I live here just about 30 years. All of the newcomers think batteries take more of a beating in cold.

Then 1st summer, or second, just about late August to mid-September as the heat is abating, they get in their car/on their bike to come home from work/the mall/wherever and the car/bike goes "click" and it's all over. No, "wheeeeeeeeeeeeer, wheeeeer, wheer..."

Here, so many batteries fail in under 1 year on new cars it's not funny. :bliss
 
Here, so many batteries fail in under 1 year on new cars it's not funny. :bliss

They're lasting well under a year in Afghanistan in the armoured vehicles where the inside temps are over 50??C...and these are batteries meant to take a higher level of punishment. Mind you, they are also abused in that they go through countless deep cycles during silent watches and who knows if they are taken back up to a full charge ASAP.
 
So, what do we know?

Automotive(bike) batteries are:
Loaded really hard when we start the bike.
Charged without regard to requirements because the regulator doesn't know what kind it is.
Loaded lightly for weeks on end if we don't ride and have alarm, clock, etc. connected.
Charged without regard to temperature.

I'm not an Engineer but I do test some of the charging systems we send into space and I can tell you, they very carefully design those systems. Why, because we can not replace the batteries. If we could, they wouldn't waste time on it.

Even with the more difficult bikes, changing the battery is easier than changing a tire, cheaper too.

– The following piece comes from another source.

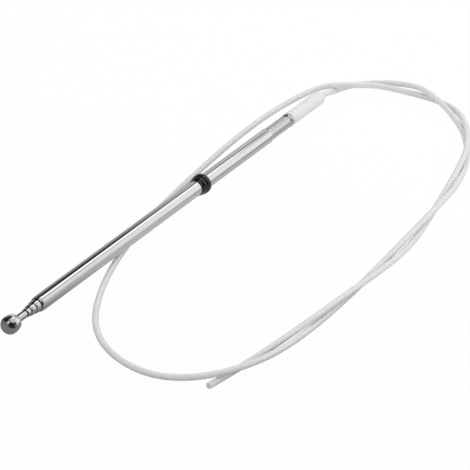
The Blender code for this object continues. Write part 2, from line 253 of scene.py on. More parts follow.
@dataclass(frozen=True)
class TurnedBrass(Finish):
    """Free-cutting brass, turned and left bare inside the mast."""

    colour: str = "#C9A55C"
    roughness: float = 0.28
    tarnish: str = "#8F6C35"
    # How long and how wide a patch of tarnish is
    patch_mm: tuple[float, float] = (1.4286, 2.2222)
    tarnish_range: tuple[float, float] = (0.5, 0.75)
    most_tarnish: float = 0.7
    # Coarser than the tool's real feed of about 0.1 mm, so that the rings show
    turning_pitch_mm: float = 1.131
    turning_waver: float = 0.4
    turning_depth: float = 0.25
    turning_height: float = 0.02 * MM

    def shade(self, tree: bpy.types.NodeTree, shader: bpy.types.Node) -> None:
        """Turned brass: fine rings from the tool, with dull brown tarnish in patches between bright ones.

        Args:
            tree: The material's nodes.
            shader: Its Principled shader.
        """
        shader.inputs["Metallic"].default_value = 1.0
        along, across = (1 / (size * MM) for size in self.patch_mm)
        patch = add_node(tree, "ShaderNodeTexNoise", {"Scale": 1.0, "Detail": 4.0},
                         {"Vector": self.object_place(tree, (along, across, across))})
        bare, covered = self.tarnish_range
        share = add_node(tree, "ShaderNodeMapRange",
                         {"From Min": bare, "From Max": covered, "To Max": self.most_tarnish},
                         {"Value": patch.outputs["Fac"]})
        colour = add_node(tree, "ShaderNodeMix",
                          {"data_type": "RGBA", 6: linear(self.colour), 7: linear(self.tarnish)},
                          {0: share.outputs["Result"]})
        tree.links.new(colour.outputs[2], shader.inputs["Base Color"])
        turns = 2 * math.pi / (self.turning_pitch_mm * MM)
        rings = add_node(tree, "ShaderNodeTexWave",
                         {"bands_direction": "X", "Scale": turns / WAVE_RADIANS,
                          "Distortion": self.turning_waver},
                         {"Vector": self.object_place(tree, (1.0, 1.0, 1.0))})
        bump = add_node(tree, "ShaderNodeBump",
                        {"Strength": self.turning_depth, "Distance": self.turning_height},
                        {"Height": rings.outputs["Fac"]})
        tree.links.new(bump.outputs["Normal"], shader.inputs["Normal"])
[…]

So don't sweat it unless you want to move to where Alex lives(OK. move twice, Europe, and Ottawa), do whatever he does and you might get 10 years out of your battery. Otherwise, be happy you don't live where AZ-J does and replace the battery when you have to, or get an airhead and bum start it.

No big deal.
 
So, what do we know?

Otherwise, be happy you don't live where AZ-J does and replace the battery when you have to, or get an airhead and bum start it.

No big deal.

I use a Battery Tender on my bike 100% in the garage. OE battery lasts 3 years. Then Odyssey and 5 or more.

In car, OE 1 year if lucky, 2 on some. Smart, get an Optima. Never had one less than 5 in a car.